Not exactly what you expected from these York Boats, is it? Yes, I know — I said I’d write about shoes! This was written when the men were tracking up the Hayes River:
In this journey they generally have to track for four days, and they are supplied with four pairs each of Indian shoes, which it is expected they will wear out in an equal number of days.
These shoes, or moccasins, are not made of hard tanned leather, like English shoes, but of soft buffalo or deer skin. They look like a large wash-leather sock, which ties round the ankle, and have no separate soles. The common ones are not ornamented; but the finer sort are made very pretty, with needle or quill work. The Indians and Canadians who make them, work devices of all manner of known and unknown, natural and unnatural flowers, in silk or with porcupine quills, which they dye of various bright colours. These shoes are admirably adapted to the country. They save the feet from being cut or pricked in travelling through the woods, and do not get hard and cracked from being wet. After being wet through, nothing is necessary but to wring them out, and when they are dry to rub them in the hands until they become soft again. In winter English shoes cannot be worn on account of the cold. The feet would be frost-bitten immediately, and besides this they must be of such an immense size, to allow of the stockings which are necessary, that they would be inconveniently heavy. In winter the best plan is, not to wear stockings, but to make duffle socks. This is a sort of very thick, warm woollen cloth, like a thick blanket. It is generally cut into pieces a foot or eighteen inches square, and the foot being placed in the middle, the corners are folded over it. Three thickness of duffle, and perhaps a larger stocking over them to keep them from dropping off, and an Indian shoe large enough to hold them all, are generally sufficient to keep the feet warm and comfortable.Pages 49 and 50.
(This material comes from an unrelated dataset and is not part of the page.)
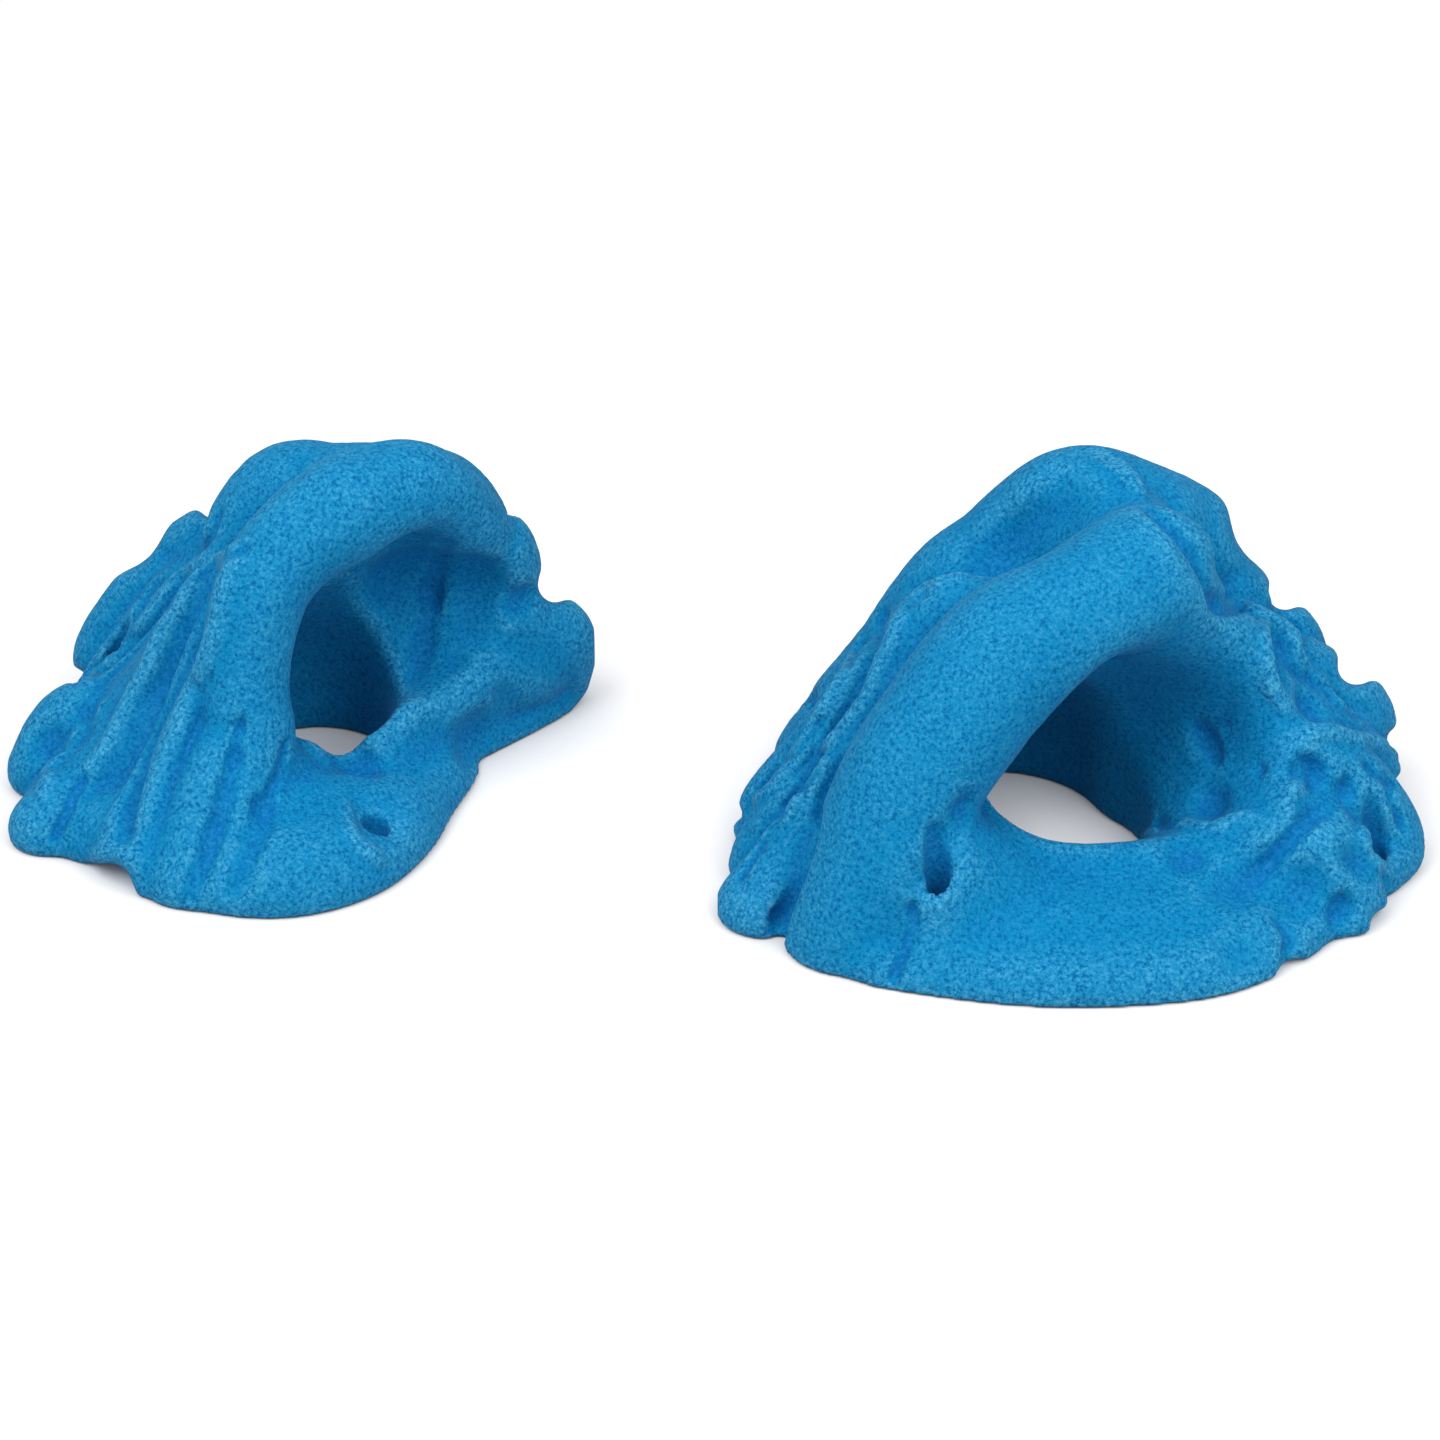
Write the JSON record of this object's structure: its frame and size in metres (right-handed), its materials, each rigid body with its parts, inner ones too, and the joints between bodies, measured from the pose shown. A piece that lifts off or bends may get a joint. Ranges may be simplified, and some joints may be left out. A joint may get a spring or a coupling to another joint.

Do you know what duffle is? It is a heavy fabric manufactured in the Netherlands — think duffle-coat. Strouds was a similar fabric, manufactured in England, and used to make pea-coats. These two fabrics were the Duffle and Strouds of the HBC fur trade.
So that is a very informative piece of writing — I wonder what else I will find to interest me in this book? I hope you also enjoy reading it.